Tris wrote:
> By the way, I would like to use Digital Ice once just to see how well it
> works, but I'm rather confident I'd be disappointed in the results. I
> assume the before-and-after pictures I've seen are best-case examples, and
> they didn't impress me much.
Tris,
I made some examples a year or so back of some fungus attacked negs
using a Minolta Elite and I posted these at:
http://mysite.freeserve.com/filmscanners/scanner.htm
These images were far from pin sharp anyway but the high res version of
them on the page does show the magic that an Infrared channel can
achieve. I'd be hard pressed to correct these problems by hand.
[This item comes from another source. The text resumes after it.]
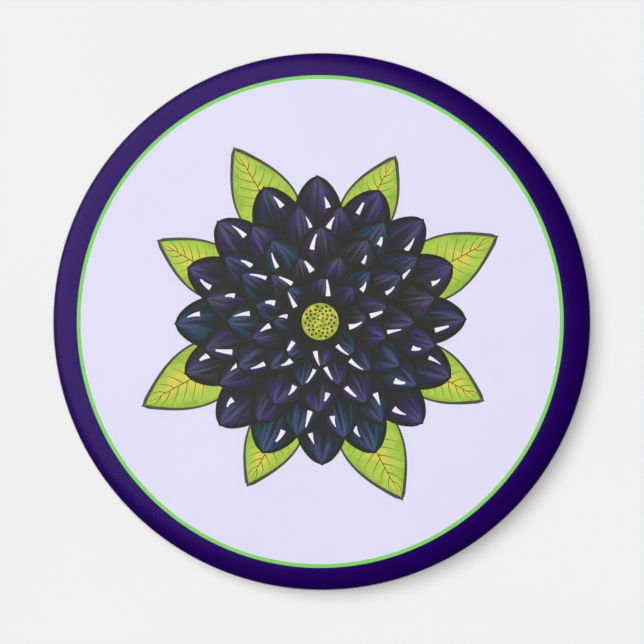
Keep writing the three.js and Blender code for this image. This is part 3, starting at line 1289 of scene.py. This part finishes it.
def make_floor():
    """A wide pale floor at the height that the magnet rests on.

    It can't be seen from below, so that it never hides the magnet's back. It isn't mirrored and
    throws no light back: the edge glow stands for that, without the noise.
    """
    finish = Finish("floor_finish", roughness=0.9, specular=0.0)
    material = finish.wear(Base_Color=finish.tinted(settings().stage.floor, 40 * MM, 0.004))
    below = finish.node("NewGeometry").outputs["Backfacing"]
    clear = finish.node("BsdfTransparent").outputs[0]
    either = finish.either(below, finish.surface.outputs[0], clear)
    finish.feed(finish.output.inputs["Surface"], either)
    reach = 2.0
    corners = [(-reach, -reach, 0), (reach, -reach, 0), (reach, reach, 0), (-reach, reach, 0)]
    floor = mesh_piece("floor", corners, [(0, 1, 2, 3)], [material])
    floor.visible_glossy = False
    floor.visible_diffuse = False
    floor.visible_shadow = False


def add_light(name, turn, elevation, spread, energy, mirrored):
    """A distant soft light that either lights surfaces or only shows in their gloss."""
    light = bpy.data.lights.new(name, "SUN")
    light.angle = spread
    light.energy = energy
    holder = new_object(name, light)
    holder.rotation_euler = (0, math.pi / 2 - elevation, turn)
    holder.location = (0.3 * math.cos(turn), 0.3 * math.sin(turn), 0.4)
    holder.visible_glossy = mirrored
    holder.visible_diffuse = not mirrored
    return holder


def energy_of(brightness, spread):
    """Energy of a light that looks as bright as b over a spread of 2 r: b pi sin(r)^2."""
    return brightness * math.pi * math.sin(spread / 2) ** 2


def make_lights():
    """A key light from the upper left, a light overhead, and a broad sheen on the film.

    To light the floor by some amount, a light takes pi times as much energy, over the sine of
    its height.
    """
    stage = settings().stage
    full = stage.floor_light * math.pi
    overhead = (1 - stage.key_share - stage.room_share) * full
    key_height = stage.key_elevation
    key = stage.key_share * full / math.sin(key_height)
    sheen = energy_of(stage.sheen_brightness, stage.sheen_spread)
    sheen_height, sheen_spread = stage.sheen_elevation, stage.sheen_spread
    add_light("key_light", stage.light_from, key_height, stage.key_spread, key, False)
    add_light("overhead_light", 0, math.pi / 2, stage.overhead_spread, overhead, False)
    add_light("sheen_light", stage.sheen_from, sheen_height, sheen_spread, sheen, True)


def light_only(light, *pieces):
    """Makes a light reach these pieces and no others."""
    reached = bpy.data.collections.new(f"lit_by_{light.name}")
    for piece in pieces:
        reached.objects.link(bpy.data.objects[piece])
    light.light_linking.receiver_collection = reached


def make_lights_below():
    """Lights from below: the floor's glow on the rim's edge, and one that shows the back.

    They pass the floor, which casts no shadow, and light only the pieces named here. The sheet
    throws none of the glow back on the floor.
    """
    stage = settings().stage
    spread = stage.edge_spread
    energy = energy_of(stage.edge_glow, spread)
    edge_glow = add_light("edge_glow", 0, -math.pi / 2, spread, energy, False)
    edge_glow.data.cycles.use_multiple_importance_sampling = False
    light_only(edge_glow, "sheet")
    bpy.data.objects["sheet"].visible_diffuse = False
    spread = stage.back_spread
    energy = energy_of(stage.back_brightness, spread)
    back_light = add_light("back_light", stage.back_from, -stage.back_depth, spread, energy, True)
    back_light.visible_diffuse = True
    light_only(back_light, "back", "disc", "pad")


def make_room():
    """The room round the stage: pale to the camera, dim as a light, and not mirrored."""
    stage = settings().stage
    world = bpy.data.worlds.new("room")
    world.cycles_visibility.glossy = False
    bpy.context.scene.world = world
    room = Nodes(world)
    dim = room.tree.nodes["Background"]
    room.feed(dim.inputs["Color"], (1, 1, 1))
    room.feed(dim.inputs["Strength"], stage.room_share * stage.floor_light)
    pale = room.node("Background", (1, 1, 1), stage.floor_light * stage.floor[0])
    seen = room.node("LightPath").outputs["Is Camera Ray"]
    surface = room.tree.nodes["World Output"].inputs["Surface"]
    room.feed(surface, room.either(seen, dim.outputs[0], pale.outputs[0]))


# ------------------------------------ Panel and registration -----------------------------------

SETTING_GROUPS = (
    FaceSizes,
    LayerSizes,
    PleatSizes,
    PlateSizes,
    MagnetSizes,
    PrintSizes,
    PrintColours,
    StageSettings,
    MagnetSettings,
)

OPERATORS = (
    MAGNET_OT_clear_film,
    MAGNET_OT_printed_sheet,
    MAGNET_OT_front_shell,
    MAGNET_OT_back_plate,
    MAGNET_OT_adhesive_pad,
    MAGNET_OT_disc_magnet,
    MAGNET_OT_panel_and_ring,
    MAGNET_OT_leaves,
    MAGNET_OT_petals,
    MAGNET_OT_flower_heart,
    MAGNET_OT_stage,
)


class MAGNET_PT_sidebar(bpy.types.Panel):
    """Lists the pieces of the fridge magnet and their settings"""

    bl_idname = "MAGNET_PT_sidebar"
    bl_label = "Fridge magnet"
    bl_space_type = "VIEW_3D"
    bl_region_type = "UI"
    bl_category = "Fridge magnet"

    def draw(self, context):
        for operator in OPERATORS:
            self.layout.operator(operator.bl_idname)
        for group in MagnetSettings.__annotations__:
            box = self.layout.box()
            box.label(text=group.replace("_", " ").capitalize())
            values = getattr(context.scene.fridge_magnet, group)
            for name in values.__annotations__:
                box.prop(values, name)


CLASSES = (*SETTING_GROUPS, *OPERATORS, MAGNET_PT_sidebar)


def register():
    """Registers the settings, operators and panel."""
    for each in CLASSES:
        bpy.utils.register_class(each)
    bpy.types.Scene.fridge_magnet = PointerProperty(type=MagnetSettings)


def unregister():
    """Takes the settings, operators and panel away again."""
    del bpy.types.Scene.fridge_magnet
    for each in reversed(CLASSES):
        bpy.utils.unregister_class(each)


def main():
    """Makes every piece and the stage."""
    register()
    for operator in OPERATORS:
        group, name = operator.bl_idname.split(".")
        getattr(getattr(bpy.ops, group), name)()


if __name__ == "__main__":
    main()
What I
don't know, of course, is how that same fungus damage would look using a
scanner like the Polaroid SS4000.
Like Art I am a fan of ICE but it does definitely soften the image. For
instance, I scanned a slide recently (using an Elite II) where the teeth of a
zip on a jacket were quite clearly defined when ICE was switched off. As
soon as ICE was turned on, the teeth became blurred. Maybe this is due to
the way Minolta has implemented ICE and that other scanners with ICE
might be different. Maybe it was partly because it was an underexposed
slide where I had to bring up the shadow detail.
Anyway, if anyone is interested, I can post an example of the effect.